By MICHAEL OVERALL
Tulsa World 

University of Tulsa students spend hours playing esports

 

February 2, 2020



TULSA, Okla. (AP) — In high school, other kids called Solomon Ring "a gaming nerd," alone in his room night after night staring at a screen, supposedly with no friends.

"It's more social than people think," Ring said. "You might be alone in your room, but you're alone with the same eight or 10 people all the time."

Playing together online, that is.

"Your team might be spread all across the country," Ring told Tulsa World. "But they're still your team."

The University of Tulsa sent out a survey a couple of years ago to ask students what amenities and new activities they wanted to see on campus.

Video games topped the list.

"And it wasn't even close," said Mel France, associate vice president for campus services. "Students made it very clear that this was a priority for them."

After looking at what other universities are doing to satisfy the demand for video gaming, TU spent several months renovating a little-used seating area near a cafeteria on campus. And TU's first Esports Lounge opened this month with lots of comfy chairs, high-res screens and basically every kind of gaming console known to man.

It became so instantly popular that a shoulder-to-shoulder crowd kept dozens of students waiting in the hallway, where they watched a "Call of Duty" squad gunning its way through enemy defenses live on a large-screen TV.

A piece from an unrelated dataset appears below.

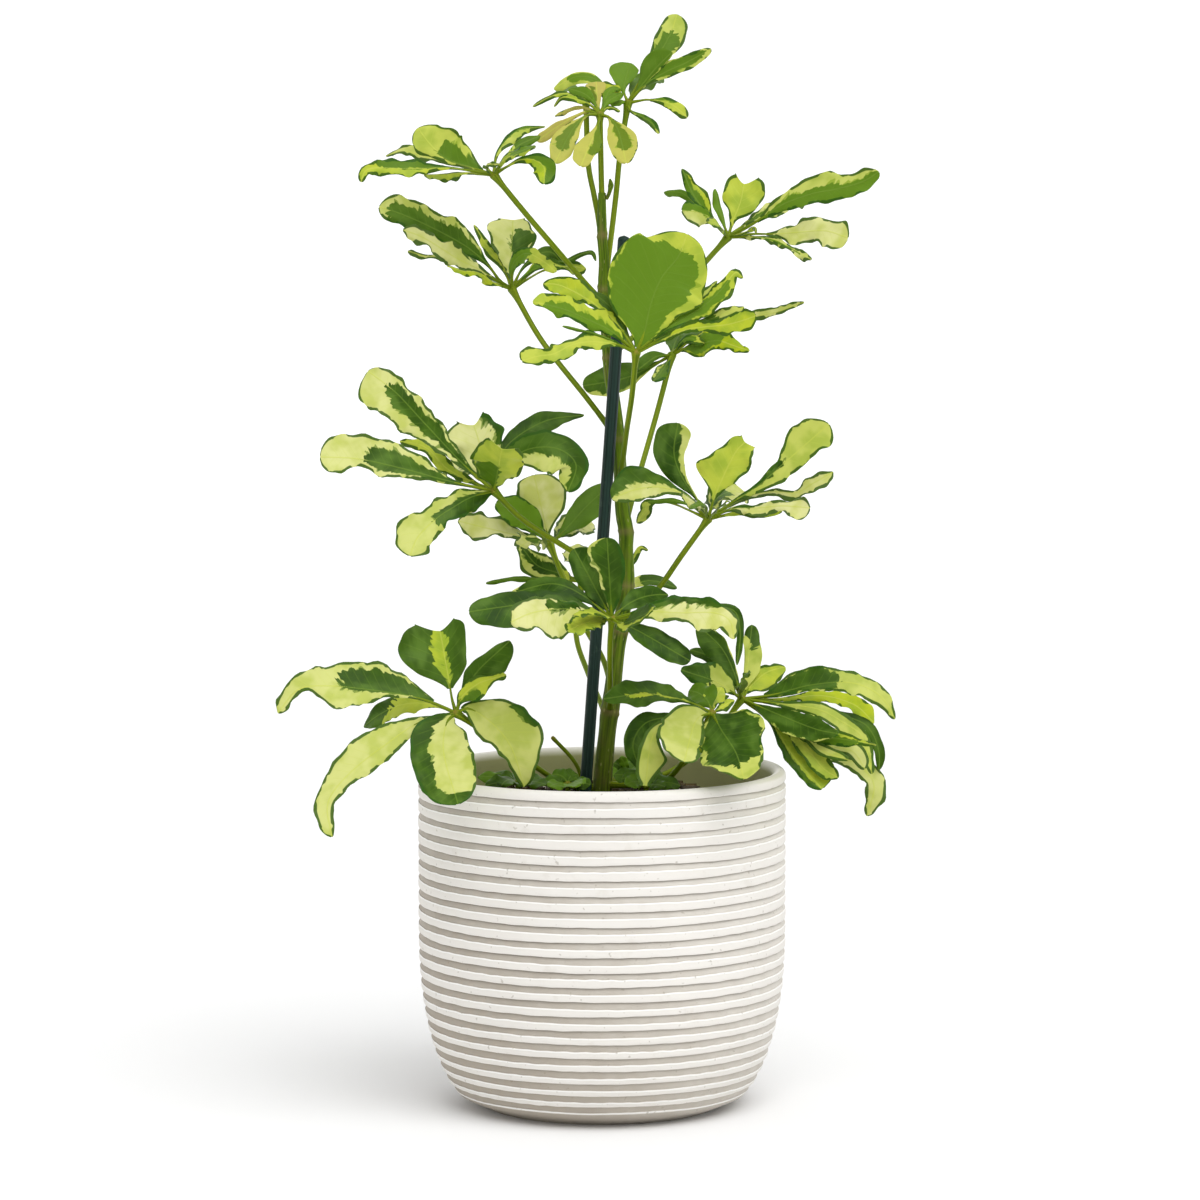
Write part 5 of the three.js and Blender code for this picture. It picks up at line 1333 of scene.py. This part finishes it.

Ring, now a mechanical engineering freshman, plays on the TU "Call of Duty" team and coaches the "Overwatch" team, both competing against other college teams nationwide.

It may not be as physically demanding as, say, basketball or football, Ring said. But playing an e-sport at a competitive level takes just as much dedication. Maybe more.

Collegiate e-sport players can spend 15 to 20 hours per week practicing with the team, plus another 30 to 40 hours per week practicing on their own, Ring said.

"Balancing all of that with school work becomes extremely difficult," he said. But adversity brings a team together, no matter what kind of sport it is.

"There's a huge sense of brotherhood and camaraderie," Ring said. "The same eight people are together all the time, and we're all pushing ourselves to the limit. When we win, we celebrate and give each other a group hug just like any other kind of team would."

Of course, most students who use the Esports Lounge won't play competitively. They might not even get to hang out very often with the competitive players because the Hurricane video-gaming teams have their own separate practice area.

But for video-game fans, a player of Ring's caliber is like a star quarterback or point guard. Except cooler.

He doesn't have to worry about the nerd stereotype at TU.